[start Information provided]

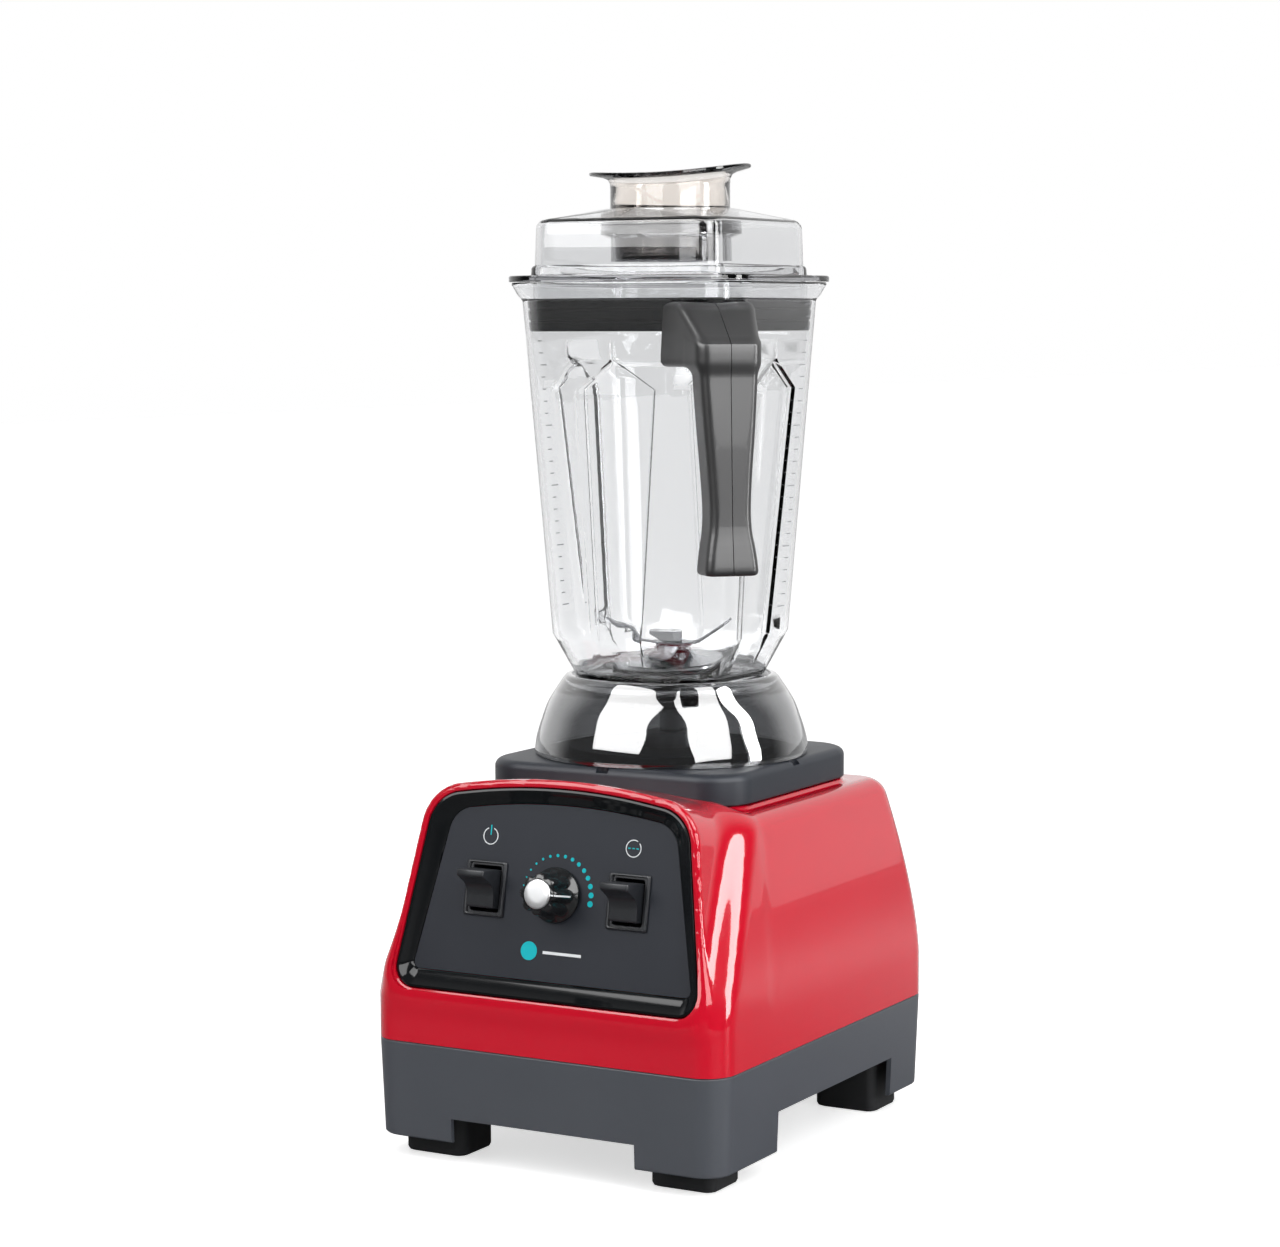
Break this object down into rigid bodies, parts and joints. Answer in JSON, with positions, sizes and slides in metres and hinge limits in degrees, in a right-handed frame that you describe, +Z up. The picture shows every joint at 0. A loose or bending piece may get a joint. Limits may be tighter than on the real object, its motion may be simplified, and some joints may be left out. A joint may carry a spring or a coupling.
{
  "type": "countertop blender",
  "caption": "Countertop blender: leaning motor base with a control panel, square clear jar with a side handle, rotating blades, clear lid and lift-out plug.",
  "frame": {"origin": "on the table, under the middle of the base", "axes": "+Z up, -Y towards the user (the control panel), +X to the user's right"},
  "size_m": [0.226, 0.2742, 0.5616],
  "materials": {
    "red_housing": "deep red high-gloss moulded ABS",
    "grey_housing": "slate grey satin moulded plastic",
    "rubber": "matte black rubber",
    "jar_pad": "dark slate satin rubber",
    "gasket": "black silicone",
    "steel": "machined steel",
    "blade_steel": "polished stainless steel",
    "cast_aluminium": "cast aluminium",
    "bright_aluminium": "spun bright aluminium",
    "copper": "bare copper segments",
    "black_plastic": "black moulded nylon",
    "gloss_black": "high-gloss black plastic",
    "knob_black": "gloss black phenolic",
    "panel_face": "fine-textured charcoal plastic",
    "switch_black": "satin black plastic",
    "handle_black": "gloss black moulded plastic",
    "clear_jar": "clear polycarbonate",
    "smoky_clear": "smoky clear polycarbonate",
    "amber_clear": "faintly amber clear plastic",
    "circuit_board": "green printed circuit board"
  },
  "bodies": {
    "base": {"upper_housing": "red_housing", "lower_housing": "grey_housing", "foot_front_left": "rubber", "foot_front_right": "rubber", "foot_rear_left": "rubber", "foot_rear_right": "rubber", "base_screw_front_left": "steel", "base_screw_front_right": "steel", "base_screw_rear_left": "steel", "base_screw_rear_right": "steel", "panel_surround": "gloss_black", "panel_plate": "panel_face", "power_switch_frame": "switch_black", "pulse_switch_frame": "switch_black", "speed_potentiometer": "steel", "jar_pad": "jar_pad", "lower_motor_bracket": "cast_aluminium", "upper_motor_bracket": "cast_aluminium", "lower_bearing": "steel", "upper_bearing": "steel", "motor_stator": "steel", "motor_tie_rod_front_left": "steel", "motor_tie_rod_front_right": "steel", "motor_tie_rod_rear_left": "steel", "motor_tie_rod_rear_right": "steel", "brush_holder_left": "black_plastic", "brush_holder_right": "black_plastic", "fan_shroud": "black_plastic", "control_board": "circuit_board", "cord_gland": "rubber"},
    "rotor": {"motor_shaft": "steel", "armature": "steel", "commutator": "copper", "cooling_fan": "black_plastic", "drive_socket": "steel"},
    "knob": {"speed_knob": "knob_black", "knob_cap": "bright_aluminium", "control_shaft": "steel"},
    "power_paddle": {"power_switch_paddle": "switch_black"},
    "pulse_paddle": {"pulse_switch_paddle": "switch_black"},
    "jar": {"jar": "clear_jar", "jar_skirt": "smoky_clear", "retainer_nut": "black_plastic", "jar_floor_seal": "gasket", "blade_bearing_housing": "steel", "upper_blade_bearing": "steel", "lower_blade_bearing": "steel", "handle_left_shell": "handle_black", "handle_right_shell": "handle_black", "handle_screw_upper": "steel", "handle_screw_lower": "steel"},
    "blades": {"blade_shaft": "steel", "lower_blade": "blade_steel", "upper_blade": "blade_steel", "blade_nut": "steel", "blade_coupling": "steel"},
    "lid": {"lid_cover": "clear_jar", "lid_gasket": "gasket"},
    "plug": {"lid_plug": "amber_clear"}
  },
  "joints": [
    {"name": "motor_spin", "type": "hinge", "parent": "base", "child": "rotor", "pos_m": [0, 0.0175, 0.15], "axis": [0, 0, 1], "continuous": true},
    {"name": "knob_turn", "type": "hinge", "parent": "base", "child": "knob", "pos_m": [0, -0.11472, 0.1553], "axis": [0, -0.982, 0.1891], "range_deg": [-45, 225]},
    {"name": "power_paddle_tilt", "type": "hinge", "parent": "base", "child": "power_paddle", "pos_m": [-0.046, -0.11472, 0.1553], "axis": [1, 0, 0], "range_deg": [0, 20]},
    {"name": "pulse_paddle_tilt", "type": "hinge", "parent": "base", "child": "pulse_paddle", "pos_m": [0.046, -0.11472, 0.1553], "axis": [1, 0, 0], "range_deg": [0, 20], "stiffness_Nm_per_rad": 0.2, "springref_deg": -5.73},
    {"name": "jar_lift", "type": "slide", "parent": "base", "child": "jar", "axis": [0, 0, 1], "range_m": [0, 0.06]},
    {"name": "blade_spin", "type": "hinge", "parent": "jar", "child": "blades", "pos_m": [0, 0.0175, 0.26], "axis": [0, 0, 1], "continuous": true},
    {"name": "lid_lift", "type": "slide", "parent": "jar", "child": "lid", "axis": [0, 0, 1], "range_m": [0, 0.06]},
    {"name": "plug_lift", "type": "slide", "parent": "lid", "child": "plug", "axis": [0, 0, 1], "range_m": [0, 0.05]}
  ],
  "couplings": [
    {"joint": "blade_spin", "follows": "motor_spin", "ratio": 1}
  ]
}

[end Information provided]

Reproduce each line of the material containing the word "bodies".

Break this object down into rigid bodies, parts and joints. Answer in JSON, with positions, sizes and slides in metres and hinge limits in degrees, in a right-handed frame that you describe, +Z up. The picture shows every joint at 0. A loose or bending piece may get a joint. Limits may be tighter than on the real object, its motion may be simplified, and some joints may be left out. A joint may carry a spring or a coupling.
  "bodies": {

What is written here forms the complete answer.